Part IV: Aftermath in Tokyo

Foreign Ministry sources reported that the prime minister wanted to meet with Jiang Zemin and Kim Dae-jung to explain his visit.  In an attempt to moderate reactions, Koizumi sent LDP Secretary General Yamasaki to Southeast Asia.  At the same time, the Japan-China New Century Association dispatched a supra-partisan group of Diet members, led by former Diet member Endo Otohiko to China.  On Aug. 28, they met with Li Peng, chairman of the Standing Committee of the National People’s Congress.  Referring to recent history-related issues, Li told the group that Japan should “follow the path of pacifism.” Also at the end of the month, Hayashi Yoshiro, LDP member and president of the Japan-China Parliamentarians’ Friendship League announced that he would travel to China Sept. 12 with hopes of righting the relationship and paving the way for a visit by the prime minister.

At the same time, early reaction to the visit held some good news for the prime minister.  A Mainichi Shimbun public opinion poll, conducted on Aug. 18 and published on Aug. 20, found 65 percent of respondents supporting the prime minister’s decision while 28 percent opposed it. Of those supporting it, 39 percent thought it properly reflected consideration for the concerns of China and Korea.
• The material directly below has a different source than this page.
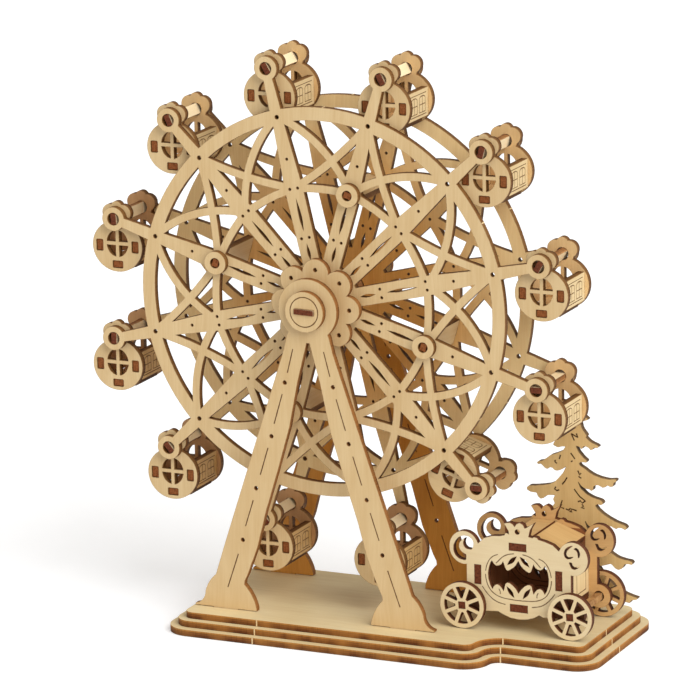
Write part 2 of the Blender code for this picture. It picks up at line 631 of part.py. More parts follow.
def make_coach(stand):
    coach = empty("coach", (COACH_X, 0.0, BOARD_TOP), parent=stand)
    mesh = ply_mesh("coach_side", [(0.0, PLY, coach_side_paint())])
    piece("coach_near_side", mesh, coach, (0.0, -COACH_PLATE_OUTER, 0.0))
    piece("coach_far_side", mesh, coach, (0.0, COACH_PLATE_INNER, 0.0), tone=0.95)

    span = COACH_PLATE_INNER - SEAT_GAP
    floor = [(-COACH_WALL_X, COACH_FLOOR_Z), (COACH_WALL_X, COACH_FLOOR_Z)]
    outlines = [strip(floor, PLY)]
    for x in (-COACH_WALL_X, COACH_WALL_X):
        outlines.append(strip([(x, COACH_FLOOR_Z - PLY / 2), (x, COACH_WALL_TOP)], PLY))
    piece("coach_tub", ply_mesh("coach_tub", [(-span, span, wood_on(outlines))]), coach, tone=0.95)

    path = bow((COACH_ROOF_EDGE_X, COACH_ROOF_EDGE_Z), (COACH_ROOF_BEND_X, COACH_ROOF_TOP_Z), -COACH_ROOF_BOW, 3)
    path.append((COACH_ROOF_END_X, COACH_ROOF_TOP_Z))
    piece("coach_roof", ply_mesh("coach_roof", [(-span, span, wood_on([strip(path, PLY)]))]), coach)

    reach = COACH_WHEEL_INNER + PLY
    bar = box(-COACH_AXLE / 2, COACH_AXLE / 2, -COACH_AXLE / 2, COACH_AXLE / 2)
    wheel = wood_on([circle(0.0, 0.0, COACH_WHEEL_RADIUS, 24, pi / 24)])
    for i in range(COACH_WHEEL_WINDOWS):
        wheel += wood_off([coach_wheel_window(2 * pi * i / COACH_WHEEL_WINDOWS)])
    layers = [(-reach, -COACH_WHEEL_INNER, wheel), (-COACH_WHEEL_INNER, COACH_WHEEL_INNER, wood_on([bar])),
              (COACH_WHEEL_INNER, reach, wheel)]
    mesh = ply_mesh("coach_wheelset", layers)
    for name, x in (("coach_rear_wheelset", -COACH_HALF_WHEELBASE), ("coach_front_wheelset", COACH_HALF_WHEELBASE)):
        axle = empty(name + "_axle", (x, 0.0, COACH_AXLE_Z), parent=coach)
        piece(name, mesh, axle)


# Tree

def tree_outline():
    # Branch tips and the notches between them in millimetres, from the trunk's middle line and the board
    right = [(1.6, 112.7), (4.8, 104.5), (9.4, 100.0), (5.0, 98.6), (9.0, 92.4), (6.8, 91.0), (14.9, 86.6),
             (11.2, 84.5), (8.0, 86.3), (2.8, 85.6), (8.6, 78.4), (4.2, 77.2), (9.0, 73.8), (17.6, 70.8),
             (24.5, 70.1), (21.8, 66.3), (16.5, 67.0), (11.2, 64.2), (7.4, 66.4), (4.0, 67.2), (7.2, 62.4),
             (17.0, 57.8), (12.8, 55.6), (18.6, 51.4), (29.8, 46.1), (26.1, 45.0), (20.8, 46.6), (17.6, 43.9),
             (10.6, 44.6), (7.4, 47.6), (11.2, 41.3), (18.6, 33.8), (32.5, 27.9), (27.2, 24.2), (20.8, 26.3),
             (14.4, 24.4), (22.9, 14.6), (35.2, 10.3), (30.4, 7.1), (20.8, 9.0), (10.0, 7.4), (3.6, 9.0)]
    left = [(-3.6, 9.0), (-9.0, 7.6), (-16.6, 9.2), (-28.3, 7.2), (-25.0, 11.0), (-13.4, 19.6), (-10.0, 25.4),
            (-17.6, 22.6), (-28.3, 24.6), (-19.8, 29.4), (-9.0, 39.0), (-6.4, 46.0), (-13.4, 41.0),
            (-21.9, 41.8), (-15.0, 48.0), (-9.1, 54.6), (-10.2, 59.2), (-12.8, 58.6), (-16.6, 56.4),
            (-19.8, 59.4), (-23.8, 60.6), (-16.6, 64.2), (-9.6, 66.6), (-3.2, 74.6), (-8.0, 72.4),
            (-12.3, 72.6), (-18.7, 75.4), (-11.2, 80.0), (-4.4, 84.4), (-3.4, 87.4), (-10.2, 86.0),
            (-5.0, 91.5), (-3.0, 97.4), (-6.6, 98.6), (-2.4, 104.0)]
    unit = TREE_HEIGHT / 112.7
    return [(x * unit, z * unit) for x, z in right + left]


def make_tree(stand):
    tab = box(-TREE_TAB_WIDTH / 2, TREE_TAB_WIDTH / 2, -PLY + 2 * SEAT_GAP, 12 * MM)
    mesh = ply_mesh("pine_tree", [(0.0, PLY, wood_on([tree_outline(), tab]))])
    piece("pine_tree", mesh, stand, (TREE_X, TREE_FRONT, BOARD_TOP), tone=0.93)


clear_scene()
stand_marker = empty("stand", (0.0, 0.0, 0.0))
make_base(stand_marker)
make_legs(stand_marker)
make_wheel()
make_gondolas()
make_coach(stand_marker)
make_tree(stand_marker)
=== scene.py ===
import bpy
import bmesh
from math import atan2, cos, hypot, pi, radians, sin, sqrt
from mathutils import Matrix, Vector
from mathutils.geometry import delaunay_2d_cdt


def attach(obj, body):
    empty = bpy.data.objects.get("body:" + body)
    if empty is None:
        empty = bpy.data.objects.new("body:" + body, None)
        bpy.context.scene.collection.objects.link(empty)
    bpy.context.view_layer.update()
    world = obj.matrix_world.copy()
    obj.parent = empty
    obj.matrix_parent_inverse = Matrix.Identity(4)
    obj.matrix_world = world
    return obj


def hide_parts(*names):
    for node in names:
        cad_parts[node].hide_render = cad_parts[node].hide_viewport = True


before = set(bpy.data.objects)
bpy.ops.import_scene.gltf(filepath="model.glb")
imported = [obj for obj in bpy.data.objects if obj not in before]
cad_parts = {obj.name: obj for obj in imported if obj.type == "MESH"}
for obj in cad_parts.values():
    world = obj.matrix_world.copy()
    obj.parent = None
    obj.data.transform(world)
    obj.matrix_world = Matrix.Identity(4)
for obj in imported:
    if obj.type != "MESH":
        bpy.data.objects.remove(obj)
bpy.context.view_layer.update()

mm = 0.001
sheet = {"thickness": 3.4 * mm, "groove": 0.25 * mm, "halo": 0.45 * mm, "merge": 1e-7, "sharp": radians(32),
         "bend": 0.0005, "spike": 0.05, "narrowest": 0.45}
hub = {"height": 170.6 * mm, "turn": radians(-1.6)}
bridges = {"baseHalf": 0.32 * mm, "rimHalf": 0.3 * mm, "root": 0.5 * mm, "proud": 0.12 * mm, "sink": 0.1 * mm}
boardTop = 10.2 * mm


# outlines are lists of (x, z) points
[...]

Overall support for the Koizumi government stood at 81 percent, suggesting the visit had only minimal impact on the prime minister’s popularity.

July 3-4, 2001: Trade negotiators meet in Beijing to discuss Japan’s safeguards and China’s special import duties.
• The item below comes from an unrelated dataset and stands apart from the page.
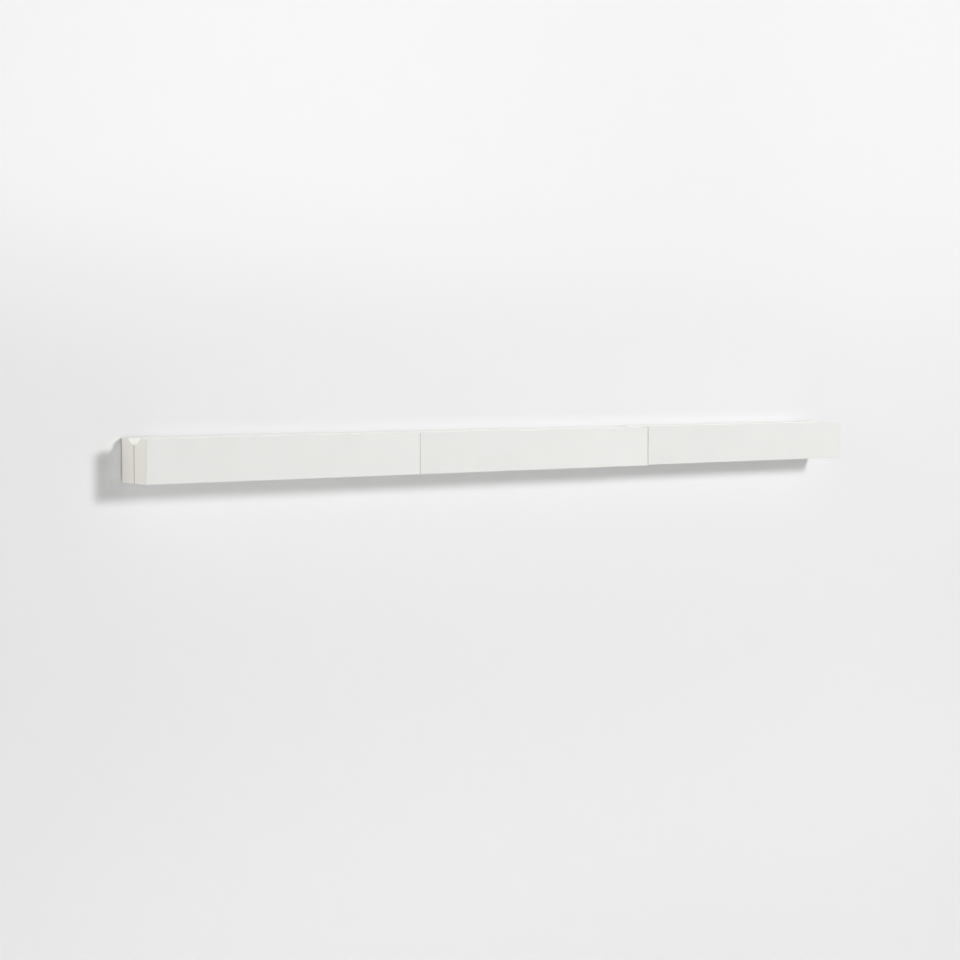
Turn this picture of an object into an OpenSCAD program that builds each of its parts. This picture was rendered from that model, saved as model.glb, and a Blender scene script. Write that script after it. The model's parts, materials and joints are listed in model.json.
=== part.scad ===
// A wall-hung picture ledge: three equal lengths, butted end to end.
// Each length is two mirrored rails with a round groove over their seam, and hooks on its own wall cleat.
// X runs along the ledge, +Y points to the wall, +Z is up. The wall is the plane y = 0, and the origin
// is the middle of the hole row in the middle wall cleat.

/* [Ledge] */
// Length of each of the three lengths
length_each = 610; // [560:5:900]
// Height of the ledge
ledge_height = 84; // [82:1:120]
// Depth of one rail, from its outer face to the seam
rail_depth = 50; // [44:1:70]
// Rounding of the rails' edges
edge_round = 1.2; // [0.6:0.1:2]
// Gap between the back of the ledge and the wall
wall_gap = 2; // [1:0.1:3]

/* [Groove] */
// Width of the groove at the top of the ledge
groove_width = 49; // [36:1:60]
// Depth of the groove at the seam
groove_depth = 12.7; // [8:0.1:15]
// Rounding where the groove meets the top of the ledge
groove_lip_round = 1.5; // [0.5:0.1:3]
// Chamfer round the groove's mouth in the end faces
groove_end_chamfer = 0.8; // [0.3:0.1:1.5]

/* [Hanging] */
// Gap between the left and the middle length
left_butt_gap = 0.4; // [0.3:0.1:2]
// Gap between the middle and the right length
right_butt_gap = 0.8; // [0.3:0.1:2]
// How much higher the right length is hung than the other two
right_rise = 1.2; // [0:0.1:3]
// How far a length lifts until it is clear of its wall cleat
lift_travel = 10; // [9:0.5:12]

/* [Cleats] */
// Length of a cleat
cleat_length = 500; // [440:5:540]
// Thickness of a cleat's metal
cleat_metal = 2.5; // [2:0.1:3]
// Height of a cleat's flat plate with its step
cleat_plate = 17; // [15:0.5:18]
// Length of the lip past the step
cleat_lip = 7; // [5:0.5:8]
// Slack behind, between and in front of the two hooked lips
lip_slack = 0.3; // [0.3:0.05:0.5]
// Gap under the tip of the shelf cleat's lip
lip_tip_gap = 0.5; // [0.3:0.1:1]
// Distance from the top of the ledge down to the shelf cleat
cleat_drop = 10; // [8:0.5:14]
// Distance between a wall cleat's two holes, the usual stud spacing
wall_hole_spacing = 406; // [300:1:430]
// Diameter of the holes for the wall screws
wall_hole_d = 5; // [4:0.1:6]

/* [Pocket] */
// Room over the shelf cleat and past both ends of the cleats
pocket_margin = 1; // [0.5:0.1:3]
// Room left under the wall cleat when a length is lifted off
pocket_lift_room = 2; // [1:0.1:4]

/* [Connector screws] */
// How far a connector screw reaches into the front rail
connector_grip = 32; // [20:1:40]
// Diameter of the head
connector_head_d = 10; // [9:0.1:11]
// Thickness of the head
connector_head_h = 3; // [2:0.1:4]
// Diameter of the plain neck under the head
connector_neck_d = 7; // [6:0.1:8]
// Length of the neck
connector_neck_length = 12; // [8:0.5:16]
// Diameter of the thread's core
connector_core_d = 5; // [4:0.1:5.5]
// Size of the hexagon socket across its flats
connector_socket = 4; // [3:0.5:5]
// Depth of the hexagon socket
connector_socket_depth = 2; // [1:0.1:2]
// How deep the head lies under the back of the ledge
connector_sink = 12; // [8:0.5:16]
// Distance from the middle of a length to its outer lower screws
connector_low_x = 230; // [190:5:260]
// Distance from the middle of a length to its upper screws
connector_high_x = 115; // [90:5:140]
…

July 6, 2001:  Japan issues “Defense of Japan 2001.”

July 8-11, 2001: Secretaries general of the ruling coalition travel to South Korea and China to discuss textbooks and Yasukuni visit.

July 14, 2001: Minister of Finance Shiokawa questions whether Japan should provide ODA to countries with nuclear weapons and missiles capable of striking Japan; later explains he did not mean “China” specifically.

mid-July, 2001: Chinese research ships found operating in Japan’s EEZ in contravention of protocols of Mutual Notification Agreement.

July 24, 2001: Foreign Ministers Tanaka and Tang meet in Hanoi prior to the ARF meeting; Tang requests cancellation of shrine visit.

July 31-Aug. 5, 2001: Former LDP Secretary General Nonaka Hiromu visits China at invitation of Chinese leadership; Yasukuni is central issue of discussion.

Aug. 6, 2001: Koizumi government announces intention to revise National Defense Program Outline.

Aug. 10, 2001: Koizumi meets with secretaries general of ruling coalition in preparation for final decision on Yasukuni visit.

Aug. 13, 2001: Koizumi visits the Yasukuni Shrine and issues statement of regret.

Aug. 15, 2001: School districts overwhelmingly do not adopt “New History” textbook.

Aug. 28, 2001: Japan-China New Century Association meets with Li Peng, chairman of the Standing Committee of the National People’s Congress, in Beijing.

Aug. 29, 2001: Hayashi Yoshiro, chairman of the Japan-China Parliamentarians Friendship League, announces plans for mid-September visit to China.

Aug. 31, 2001: Foreign Minister Tang Jiaxuan tells the Asahi Shimbun that there is no change in China’s policy of placing great importance on relations with Japan.

Sept. 3, 2001: China commemorates 56th anniversary of the victory of the War of Resistance against Japan.

Sept. 6, 2001: Vice Foreign Minister Wang Yi expresses Chinese hopes to restore relations with Japan, but leaves it to Tokyo to decide how to do this.

Sept. 13, 2001: Jiang Zemin meets with visiting Japanese parliamentarians and expresses his lack of understanding of the Yasukuni visit.

Sept. 17, 2001: WTO working group in Geneva accepts China’s accession protocol; formal approval to take place in November at trade ministers meeting in Doha, Qatar.

Sept. 18, 2001: China commemorates 70th anniversary of the Mukden Incident.  Foreign Ministry spokesperson urges Japan to draw “profound lessons” from its past and “go down the road of peaceful development.”

Sept. 18, 2001: WTO working group in Geneva clears Taiwan for membership as customs territory; formal approval to take place in November at trade ministers’ meeting in Doha, Qatar.